Observations. From the above construction, we observe:

1. $(Y_n)_{n\in\mathbb{N}}$ is a sequence of i.i.d. $\text{Bernoulli}(1-\delta)$-random variables.

2. $Z_n \geq Y_n$ holds, since $p_n(x_{[1:n)}) > 1 - \delta $.

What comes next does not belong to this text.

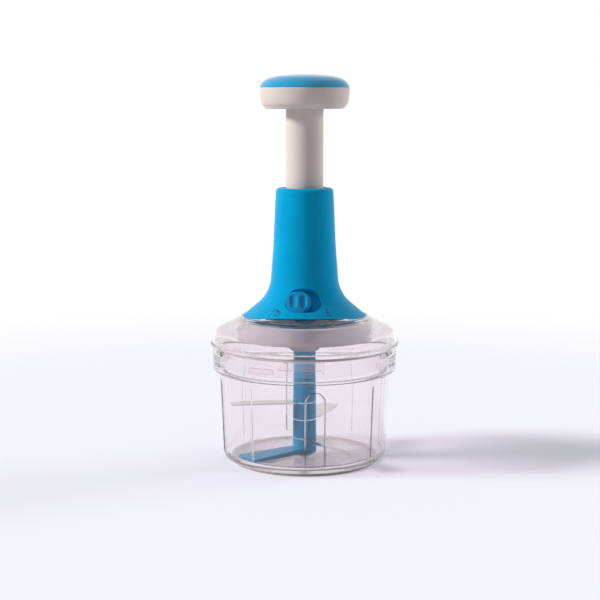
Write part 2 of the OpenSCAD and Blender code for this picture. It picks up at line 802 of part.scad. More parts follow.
module rod_bush() {
    color([0.82, 0.66, 0.36]) difference() {
        union() {
            translate([0, 0, plate_z]) cylinder(h = bush_top_z - plate_z, r = 8);
            translate([0, 0, plate_z - 1]) cylinder(h = 1, r = 9.4);
        }
        translate([0, 0, plate_z - 2]) cylinder(h = 30, r = journal_r + shaft_gap);
    }
}

// ------------------------------------------------------------ handle

module handle_solid(t, top_z, round_r) {
    rotate_extrude() polygon(concat(
        [[0, hem_z - 12 * tan(skirt_slope)]],
        handle_line(t),
        arc(neck_r - t - round_r, top_z - round_r, round_r, 0, 90, 5),
        [[0, top_z]]));
}

// Places what it holds on the handle's front, facing out of the slope
module on_slope(x) {
    translate([x, -slide_y, slide_z]) rotate([90 - slide_tilt, 0, 0]) children();
}

module window_prism(grow, z0, z1) {
    on_slope(slide_x) translate([0, 0, z0]) linear_extrude(z1 - z0)
        polygon(slot_points(window_w + 2 * grow, window_h + 2 * grow));
}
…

3. For any $n \in \mathbb{N}$, note that $Z_{[1:n)}$ is a deterministic function of $U_{[1:n)}$. In particular, $Z_{[1:n)}$ is independent of $U_n$. Then, for any $z_{[1:n)} \in \{0, 1\}^{n-1}$, we have \begin{align*} \mathbf{P}(Z_n = 1 \mid Z_{[1:n)} = z_{[1:n)}) &= \mathbf{P}(U_n \leq p_n(Z_{[1:n)}) \mid Z_{[1:n)} = z_{[1:n)}) \\ &= p_n(z_{[1:n)}) \\ &= \mathbf{P}(X_n = 1 \mid X_{[1:n)} = z_{[1:n)}). \end{align*} So by the principle of mathematical induction, $(Z_1, \ldots, Z_n) \stackrel{d}= (X_1, \ldots, X_n)$ holds for all $n \in \mathbb{N}$, which in turn implies that $(Z_n)_{n\in\mathbb{N}} \stackrel{d}= (X_n)_{n\in\mathbb{N}}$.

Conclusion. The sequences $(Z_n)_{n\in\mathbb{N}}$ and $(Y_n)_{n\in\mathbb{N}}$ constructed as above satisfies all the desired properties.